Diante das dificuldades das Igrejas se renovarem, há quem se pergunte: as instituições podem se converter? Nos anos 1970, Dom Helder Camara propunha o que ele chamava de “minorias abraâmicas”, que, mesmo sendo minorias e pobres, se tornam instrumentos da força divina e, assim, se revelam capazes de vida nova.

Neste 3º domingo da Páscoa, as comunidades lêem Lucas 24, 36-48, que conta a presença de Jesus ressuscitado aos discípulos e discípulas reunidos em Jerusalém. O evangelho não fala em aparição, nem em manifestação. Afirma apenas que o Ressuscitado esteve com eles e elas. Insiste na alegria, mas também nas dúvidas e na falta de fé. Ao afirmar que o Ressuscitado está com eles e elas no meio desse processo de crer e não crer, o evangelho afirma que a ressurreição se revela no meio desse processo de ir e vir, avançar e recuar. O encontro com o Ressuscitado não ocorre apenas no final do processo, como uma espécie de meta, mas em todo o processo da caminhada, mesmo em meio às nossas indecisões e nossas dúvidas. O Ressuscitado vem nos encontrar mesmo em meio às nossas sensibilidades diferentes.
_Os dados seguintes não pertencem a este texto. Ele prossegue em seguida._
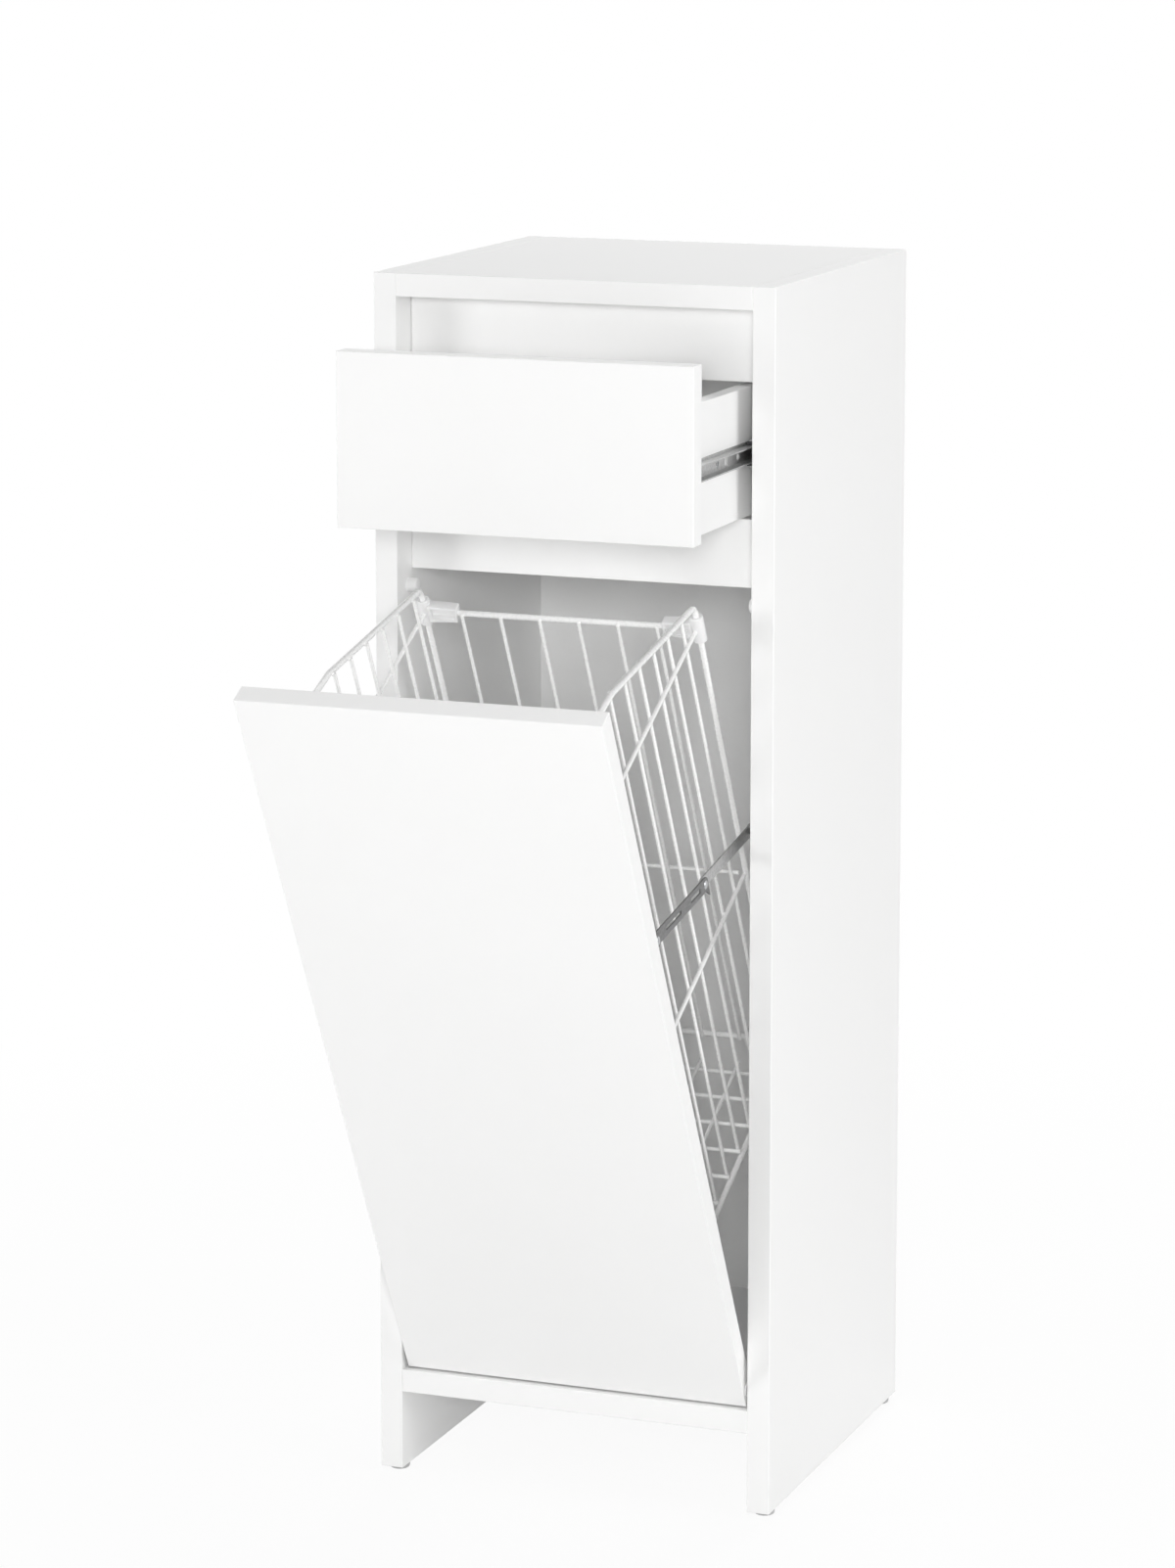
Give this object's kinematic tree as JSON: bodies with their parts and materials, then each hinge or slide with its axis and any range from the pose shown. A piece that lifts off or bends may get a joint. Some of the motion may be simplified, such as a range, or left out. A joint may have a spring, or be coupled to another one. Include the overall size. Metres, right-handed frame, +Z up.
{
  "type": "bathroom side cabinet",
  "caption": "Narrow white bathroom side cabinet with an upper drawer on ball-bearing runners and a bottom-hinged tilt-out door that carries a wire laundry basket.",
  "frame": {"origin": "on the floor, in the middle of the bounding box of the cabinet with its drawer and its hamper door open as stored", "axes": "+X to the cabinet's right as seen from the front, +Y towards the wall behind it, +Z up"},
  "size_m": [0.34, 0.6598, 1],
  "materials": {
    "white_board": "satin white lacquer and foil on particle board",
    "thin_board": "satin white foil on thin fibreboard",
    "white_plastic": "moulded satin",
    "white_wire": "glossy white powder coat on steel wire",
    "zinc_steel": "zinc-plated sheet steel, satin",
    "screw_steel": "zinc-plated",
    "cast_zinc": "die-cast, matt",
    "ball_steel": "polished",
    "black_plastic": "moulded matt",
    "beech": "raw, fluted"
  },
  "bodies": {
    "carcass": {"left_side_panel": "white_board", "right_side_panel": "white_board", "top_panel": "white_board", "bottom_panel": "white_board", "back_panel": "thin_board", "upper_rail": "white_board", "lower_rail": "white_board", "floor_glides": "white_plastic", "cam_housings": "cast_zinc", "cam_bolts": "screw_steel", "wood_dowels": "beech", "door_pivot_pins": "zinc_steel", "door_stops": "white_plastic", "left_runner_rail": "zinc_steel", "right_runner_rail": "zinc_steel", "runner_end_stops": "black_plastic", "runner_rail_screws": "screw_steel", "left_stay_wall_plate": "zinc_steel", "right_stay_wall_plate": "zinc_steel", "stay_wall_screws": "screw_steel"},
    "drawer": {"drawer_front": "white_board", "drawer_left_side": "white_board", "drawer_right_side": "white_board", "drawer_back": "white_board", "drawer_bottom": "thin_board", "drawer_dowels": "beech", "drawer_back_screws": "screw_steel", "left_runner_slide": "zinc_steel", "right_runner_slide": "zinc_steel", "runner_slide_screws": "screw_steel"},
    "left_cage": {"left_ball_cage": "black_plastic", "left_runner_balls": "ball_steel"},
    "right_cage": {"right_ball_cage": "black_plastic", "right_runner_balls": "ball_steel"},
    "hamper_door": {"door_panel": "white_board", "door_pivot_bushes": "white_plastic", "left_stay_door_bracket": "zinc_steel", "right_stay_door_bracket": "zinc_steel", "stay_bracket_screws": "screw_steel", "stay_bracket_rivets": "zinc_steel", "basket_left_panel": "white_wire", "basket_right_panel": "white_wire", "basket_rear_panel": "white_wire", "basket_front_panel": "white_wire", "basket_bottom_panel": "white_wire", "basket_corner_clips": "white_plastic", "basket_door_clips": "white_plastic", "basket_clip_screws": "screw_steel"},
    "left_lower_link": {"left_stay_lower_link": "zinc_steel", "left_stay_middle_rivet": "zinc_steel"},
    "right_lower_link": {"right_stay_lower_link": "zinc_steel", "right_stay_middle_rivet": "zinc_steel"},
    "left_upper_link": {"left_stay_upper_link": "zinc_steel"},
    "right_upper_link": {"right_stay_upper_link": "zinc_steel"}
  },
  "joints": [
    {"name": "drawer_slide", "type": "slide", "parent": "carcass", "child": "drawer", "axis": [0, -1, 0], "range_m": [-0.126, 0.074]},
    {"name": "left_cage_slide", "type": "slide", "parent": "carcass", "child": "left_cage", "axis": [0, -1, 0], "range_m": [-0.063, 0.037]},
    {"name": "right_cage_slide", "type": "slide", "parent": "carcass", "child": "right_cage", "axis": [0, -1, 0], "range_m": [-0.063, 0.037]},
    {"name": "door_hinge", "type": "hinge", "parent": "carcass", "child": "hamper_door", "pos_m": [0, 0.00085, 0.1055], "axis": [1, 0, 0], "range_deg": [-28, 0]},
    {"name": "left_lower_link_pivot", "type": "hinge", "parent": "hamper_door", "child": "left_lower_link", "pos_m": [-0.14025, -0.19627, 0.51884], "axis": [1, 0, 0], "range_deg": [0, 85.4]},
    {"name": "left_upper_link_pivot", "type": "hinge", "parent": "carcass", "child": "left_upper_link", "pos_m": [-0.13725, 0.02985, 0.559], "axis": [1, 0, 0], "range_deg": [-117.8, 0]},
    {"name": "right_lower_link_pivot", "type": "hinge", "parent": "hamper_door", "child": "right_lower_link", "pos_m": [0.14025, -0.19627, 0.51884], "axis": [1, 0, 0], "range_deg": [0, 85.4]},
    {"name": "right_upper_link_pivot", "type": "hinge", "parent": "carcass", "child": "right_upper_link", "pos_m": [0.13725, 0.02985, 0.559], "axis": [1, 0, 0], "range_deg": [-117.8, 0]}
  ],
  "couplings": [
    {"joint": "left_cage_slide", "follows": "drawer_slide", "ratio": 0.5},
    {"joint": "right_cage_slide", "follows": "drawer_slide", "ratio": 0.5},
    {"joint": "left_lower_link_pivot", "follows": "door_hinge", "ratio": -3.049},
    {"joint": "left_upper_link_pivot", "follows": "door_hinge", "ratio": 4.2044},
    {"joint": "right_lower_link_pivot", "follows": "door_hinge", "ratio": -3.049},
    {"joint": "right_upper_link_pivot", "follows": "door_hinge", "ratio": 4.2044}
  ]
}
Quando na piedade católica, depois do Concílio Vaticano II, os grupos inventaram uma espécie de 15ª estação da via-sacra: a ressurreição de Jesus, eu e muitos de nós protestávamos: a ressurreição de Jesus não é apenas mais uma estação da via-sacra. Não é uma estação, mesmo se fosse a 15ª. De fato, a ressurreição não é uma estação, mas o encontro com o Ressuscitado pode ser. No evangelho de Lucas, parece ser. No meio da sua via-sacra, ou seja, da sua caminhada de missão e em meio aos altos e baixos do dia-a-dia, a comunidade encontra o Cristo Ressuscitado e Ele nos confirma no caminho, mesmo com nossas dúvidas e indecisões.
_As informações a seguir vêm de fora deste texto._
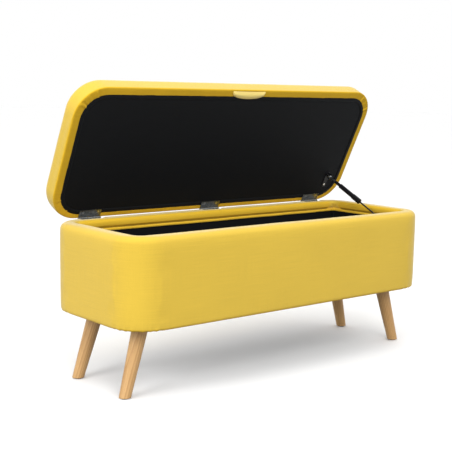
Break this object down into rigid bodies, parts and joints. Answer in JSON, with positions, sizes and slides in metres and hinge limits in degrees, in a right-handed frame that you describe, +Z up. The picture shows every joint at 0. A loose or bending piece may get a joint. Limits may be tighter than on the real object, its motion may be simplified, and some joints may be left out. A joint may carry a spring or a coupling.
{
  "type": "storage bench",
  "caption": "Upholstered storage bench on splayed legs, with a padded lid that swings up on butt hinges over a lined compartment and is held open by a telescopic stay.",
  "frame": {"origin": "on the floor, under the centre of the whole bench as it stands with its lid open", "axes": "+X along the bench to the end that has the lid stay, +Y to the hinge side, +Z up"},
  "size_m": [1.1, 0.4582, 0.8027],
  "materials": {
    "cover_fabric": "matte",
    "lining_cloth": "matte",
    "dust_cloth": "matte",
    "foam": "matte",
    "plywood": "matte",
    "fibreboard": "matte",
    "oak": "satin",
    "zinc_steel": "satin",
    "screw_steel": "satin",
    "black_paint": "satin",
    "dark_steel": "satin",
    "seal_plastic": "matte",
    "glide_plastic": "matte"
  },
  "bodies": {
    "box": {"bottom_board": "plywood", "front_wall": "plywood", "back_wall": "plywood", "left_wall": "plywood", "right_wall": "plywood", "wall_battens": "plywood", "rim_frame": "plywood", "rim_frame_screws": "screw_steel", "fibreboard_skin": "fibreboard", "side_foam": "foam", "rim_foam": "foam", "body_cover": "cover_fabric", "rim_welt": "cover_fabric", "wall_lining": "lining_cloth", "floor_lining": "lining_cloth", "dust_cover": "dust_cloth", "leg_front_left": "oak", "leg_front_right": "oak", "leg_rear_left": "oak", "leg_rear_right": "oak", "leg_plate_front_left": "zinc_steel", "leg_plate_front_right": "zinc_steel", "leg_plate_rear_left": "zinc_steel", "leg_plate_rear_right": "zinc_steel", "leg_plate_screws": "screw_steel", "hanger_bolts": "screw_steel", "leg_glides": "glide_plastic", "hinge_left_body_leaf": "zinc_steel", "hinge_middle_body_leaf": "zinc_steel", "hinge_right_body_leaf": "zinc_steel", "hinge_left_pin": "zinc_steel", "hinge_middle_pin": "zinc_steel", "hinge_right_pin": "zinc_steel", "hinge_body_screws": "screw_steel", "stay_wall_plate": "zinc_steel", "stay_wall_screws": "screw_steel"},
    "lid": {"lid_panel": "plywood", "lid_foam": "foam", "lid_cover": "cover_fabric", "lid_lining": "lining_cloth", "pull_tab": "cover_fabric", "hinge_left_lid_leaf": "zinc_steel", "hinge_middle_lid_leaf": "zinc_steel", "hinge_right_lid_leaf": "zinc_steel", "hinge_lid_screws": "screw_steel", "stay_lid_bracket": "zinc_steel", "stay_lid_pivot": "zinc_steel", "stay_lid_screws": "screw_steel"},
    "stay_tube": {"stay_tube_eye": "zinc_steel", "stay_tube": "black_paint", "stay_collar": "black_paint", "stay_seal": "seal_plastic"},
    "stay_rod": {"stay_rod": "dark_steel", "stay_piston": "seal_plastic", "stay_rod_stud": "dark_steel"}
  },
  "joints": [
    {"name": "lid_hinge", "type": "hinge", "parent": "box", "child": "lid", "pos_m": [0, 0.17773, 0.4235], "axis": [1, 0, 0], "range_deg": [0, 64], "stiffness_Nm_per_rad": 3.5, "springref_deg": -97.4},
    {"name": "stay_swing", "type": "hinge", "parent": "lid", "child": "stay_tube", "pos_m": [0.475, 0.12979, 0.5047], "axis": [1, 0, 0], "range_deg": [-79.53, 0]},
    {"name": "stay_slide", "type": "slide", "parent": "stay_tube", "child": "stay_rod", "axis": [0, -0.8962, -0.4436], "range_m": [-0.07272, 0]}
  ],
  "couplings": [
    {"joint": "stay_swing", "follows": "lid_hinge", "ratio": -1.2411},
    {"joint": "stay_slide", "follows": "lid_hinge", "m_per_rad": -0.065012}
  ]
}
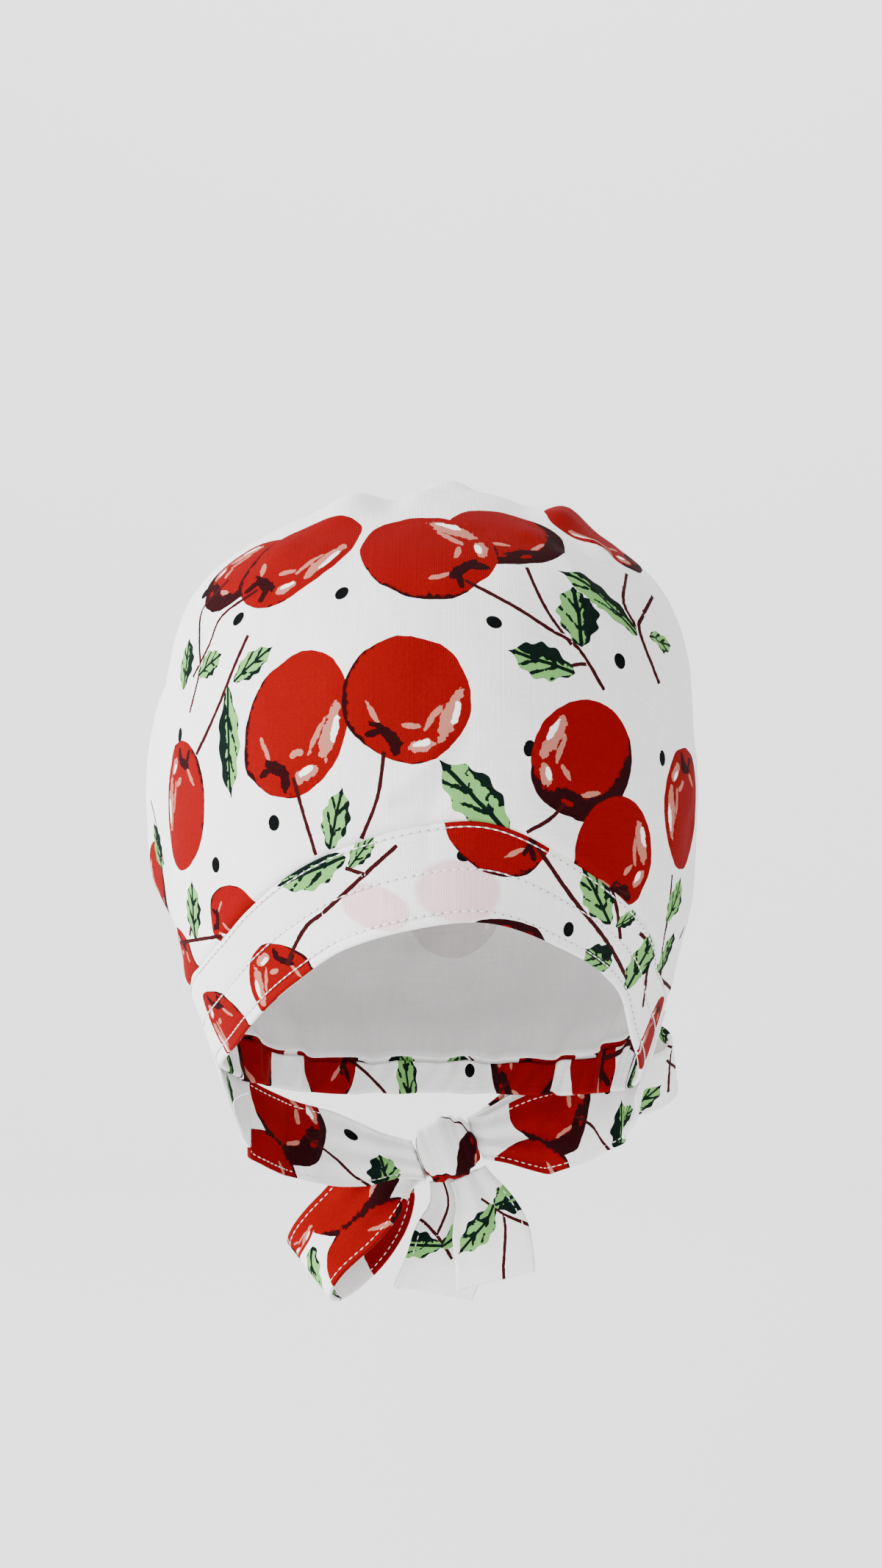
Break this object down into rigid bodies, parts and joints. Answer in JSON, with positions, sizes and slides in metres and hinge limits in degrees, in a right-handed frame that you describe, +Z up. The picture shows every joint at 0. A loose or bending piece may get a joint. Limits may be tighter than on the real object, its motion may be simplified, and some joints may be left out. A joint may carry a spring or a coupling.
{
  "type": "scrub cap",
  "caption": "Bouffant cloth scrub cap with an arched brim band, a gathered nape casing and wide ties knotted behind in a drooping bow, in a cherry and dot print.",
  "frame": {"origin": "middle of the head opening, where the head carries the cap", "axes": "+Z up, the forehead and the brim band face -Y, and +X is at the right of the picture"},
  "size_m": [0.2076, 0.2283, 0.3126],
  "materials": {
    "printed_cotton": "plain-woven cotton, white ground with a red, green and near-black print"
  },
  "bodies": {
    "root": {"crown": "printed_cotton", "brim_band": "printed_cotton", "nape_casing": "printed_cotton", "tie_right": "printed_cotton", "tie_left": "printed_cotton", "bow_knot": "printed_cotton", "bow_loop_right": "printed_cotton", "bow_loop_left": "printed_cotton", "bow_tail_left": "printed_cotton", "bow_tail_right": "printed_cotton"}
  },
  "joints": []
}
Para muita gente, a falta de fé seria só acreditar no que vê e não crer em coisas extraordinárias. No entanto, para certos grupos, a falta de fé se manifesta por um espiritualismo que nega o que é corporal como sendo menos importante. De fato, a fé é uma caminhada e nessa caminhada vivemos em um processo no qual cremos e não cremos, nos alegramos com o que descobrimos e, ao mesmo tempo, duvidamos. É isso que, nesse encontro de Jesus Ressuscitado com os discípulos e discípulas, o evangelho de Lucas revela. Em sua cultura, os discípulos pensam estar vendo um fantasma, um espírito. Como se espírito pudesse ser visto. Jesus insiste: “um espírito não tem carne, nem osso como vocês vêem que tenho”.

O evangelho insiste que eles (e elas) ficam alegres, mas ao mesmo tempo duvidam. De fato, como crer em ressurreição, quando o que vemos é morte e destruição? Como aderir a um projeto que parece já começar pela cruz? Como nos abastecer de esperança em meio a tantos desatinos?
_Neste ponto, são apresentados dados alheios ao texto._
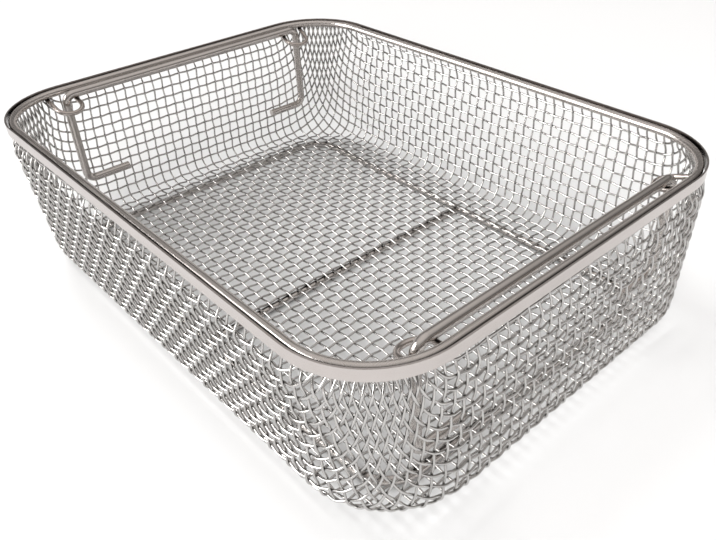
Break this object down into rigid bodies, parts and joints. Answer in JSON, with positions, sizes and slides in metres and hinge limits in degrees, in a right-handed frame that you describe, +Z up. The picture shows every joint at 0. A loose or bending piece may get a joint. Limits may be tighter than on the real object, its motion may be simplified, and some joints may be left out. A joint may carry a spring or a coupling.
{
  "type": "autoclave basket",
  "caption": "Deep woven-wire sterilising basket with a banded rim, a rod base ring with a cross bar, and two drop handles that slide up through wire eyes.",
  "frame": {"origin": "on the ground under the middle of the basket", "axes": "+X along the length, towards the right handle, +Y across, +Z up"},
  "size_m": [0.309, 0.234, 0.084],
  "materials": {
    "woven_wire": "bright drawn stainless wire, electropolished",
    "rim_strip": "rolled stainless strip, polished",
    "rod": "drawn stainless rod, electropolished",
    "handle_rod": "drawn stainless rod, polished"
  },
  "bodies": {
    "basket": {"mesh_tub": "woven_wire", "rim_band": "rim_strip", "rim_rod": "rod", "base_ring": "rod", "base_bar": "rod", "eye_left_near": "rod", "eye_left_far": "rod", "eye_right_near": "rod", "eye_right_far": "rod"},
    "left_handle": {"handle_left": "handle_rod"},
    "right_handle": {"handle_right": "handle_rod"}
  },
  "joints": [
    {"name": "left_handle_slide", "type": "slide", "parent": "basket", "child": "left_handle", "axis": [0, 0, 1], "range_m": [0, 0.0435]},
    {"name": "right_handle_slide", "type": "slide", "parent": "basket", "child": "right_handle", "axis": [0, 0, 1], "range_m": [0, 0.0435]}
  ]
}
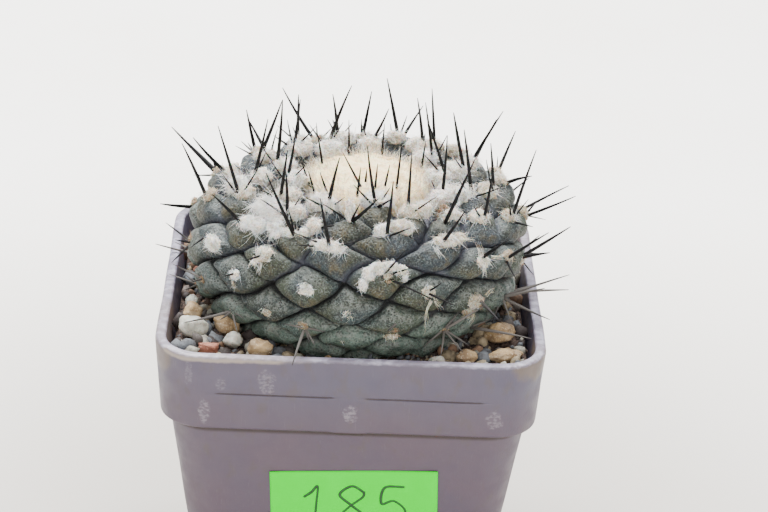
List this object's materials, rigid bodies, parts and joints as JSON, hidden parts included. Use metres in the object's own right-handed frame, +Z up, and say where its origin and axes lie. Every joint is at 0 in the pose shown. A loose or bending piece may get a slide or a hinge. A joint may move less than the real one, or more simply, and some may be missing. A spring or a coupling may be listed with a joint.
{
  "type": "potted cactus",
  "caption": "Small round ribless cactus with spined tubercles and a woolly crown, standing in gravelly soil in a square tapered plastic pot with a deep collar.",
  "frame": {"origin": "middle of the underside of the pot's base pad, on the surface that the pot stands on", "axes": "+Z up, the labelled side of the pot faces -Y, +X to the right seen from that side"},
  "size_m": [0.0806, 0.0836, 0.1001],
  "materials": {
    "pot_plastic": "matte moulded polypropylene, mauve grey, with lime stains and a worn rim",
    "label_paper": "fluorescent green self-adhesive paper",
    "soil": "dark crumbly soil with grit",
    "plant_skin": "dull grey-green skin with a waxy bloom and fine pale specks",
    "wool": "cream and white plant wool",
    "spine": "black needle spines that turn grey with age",
    "quartz": "pale rolled quartz",
    "sandstone": "tan and ochre stone",
    "brick": "rust-red stone",
    "slate": "blue-grey slate"
  },
  "bodies": {
    "root": {"pot": "pot_plastic", "label": "label_paper", "soil": "soil", "cactus": "plant_skin", "crown_wool": "wool", "pebble_01": "quartz", "pebble_02": "sandstone", "pebble_03": "sandstone", "pebble_04": "quartz", "pebble_05": "brick", "pebble_06": "quartz", "pebble_07": "sandstone", "pebble_08": "slate", "pebble_09": "slate", "pebble_10": "sandstone", "pebble_11": "sandstone", "pebble_12": "sandstone", "pebble_13": "quartz", "pebble_14": "slate", "pebble_15": "slate", "pebble_16": "sandstone", "pebble_17": "brick", "pebble_18": "slate", "pebble_19": "sandstone", "pebble_20": "quartz", "pebble_21": "slate", "pebble_22": "sandstone", "pebble_23": "brick", "pebble_24": "slate", "pebble_25": "sandstone", "pebble_26": "quartz", "pebble_27": "slate", "pebble_28": "sandstone", "pebble_29": "brick", "pebble_30": "slate", "pebble_31": "sandstone", "pebble_32": "quartz"}
  },
  "joints": []
}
Como em outras vezes nas quais foi visto, o Ressuscitado sempre pergunta por comida. É um ressuscitado faminto. Para a cultura deles, ter fome é a forma de dizer que é alguém real e está vivo. Quem está vivo come. Em nossa cultura atual, temos dificuldade de compreender essa história de corpo ressuscitado que tem fome, se alimenta e, ao mesmo tempo, aparece e desaparece, como se não fosse matéria.

Podemos e devemos buscar e aprofundar outras formas novas de dizer a nossa fé de que Jesus está vivo e presente em nós e no meio de nós. No entanto, antes mesmo de qualquer reflexão racional, somos convidados a nos identificar com aquela comunidade que, quando descobriu a presença de Jesus Ressuscitado, começou a percebê-la pelas chagas das mãos, dos pés e do lado ferido. É pela humanidade das feridas que o Ressuscitado diz para nós: vejam que sou eu mesmo. Deus ressuscitou o Cristo torturado e ferido, o crucificado pelos poderes do mundo. A ressurreição de Jesus dá vez e voz aos excluídos desse sistema do mundo. E revela que, é mesmo em meio a todas as nossas fragilidades que podemos atualizar a missão que Jesus deu à primeira comunidade cristã: testemunhar o amor e o perdão de Deus para o mundo todo. Talvez naquela época a insistência em falar da ressurreição no corpo fosse reação contra os grupos espiritualistas (gnósticos) que pensavam em um Jesus etéreo, divino, mas sem carne humana e sem concretitude de pessoa igual a nós. Hoje, grande parte da juventude ou das juventudes atuais nos desafia a descobrir o rosto do ressuscitado na delicadeza frágil das relações afetivas, na liberdade de um erotismo que descubra o outro como outro e torne as pessoas parceiras de carinho gostoso e não reduza ninguém à posse de outro.

As simples alegrias da vida, como o companheirismo, o reencontro de pessoas que se querem bem e o comer juntos devem ser para nós celebrações cotidianas de ressurreição nas quais vislumbramos e podemos também iluminar no rosto de quem convive conosco os traços do Ressuscitado. A sociedade em que vivemos faz questão de comercializar tanto as refeições tornadas fast-food em shoppings de consumo. E as Igrejas que poderiam insistir na profecia da comida como comunhão (e isso foi o pedido expresso de Jesus) reduziram à ceia de Jesus a um culto que não tem mais nada de uma ceia verdadeira de convívio e comunhão. E as pessoas que em Igrejas católicas e evangélicas acham normal comungar em fila (em casa ninguém almoça ou janta em fila), nem percebem que se perdeu o sacramento da partilha e da comensalidade (comer juntos é um sacramento). Quem sabe, essa celebração pascal possa nos ajudar a recuperar o sentido do ágape fraterno, da partilha do pão e do vinho, como do arroz e feijão, do cafezinho ou de um suco ou cerveja, como expressão de carinho e amor no qual a pessoa com a qual estamos nos ressuscita para o amor e pode ser ressuscitada por nós. Aleluia.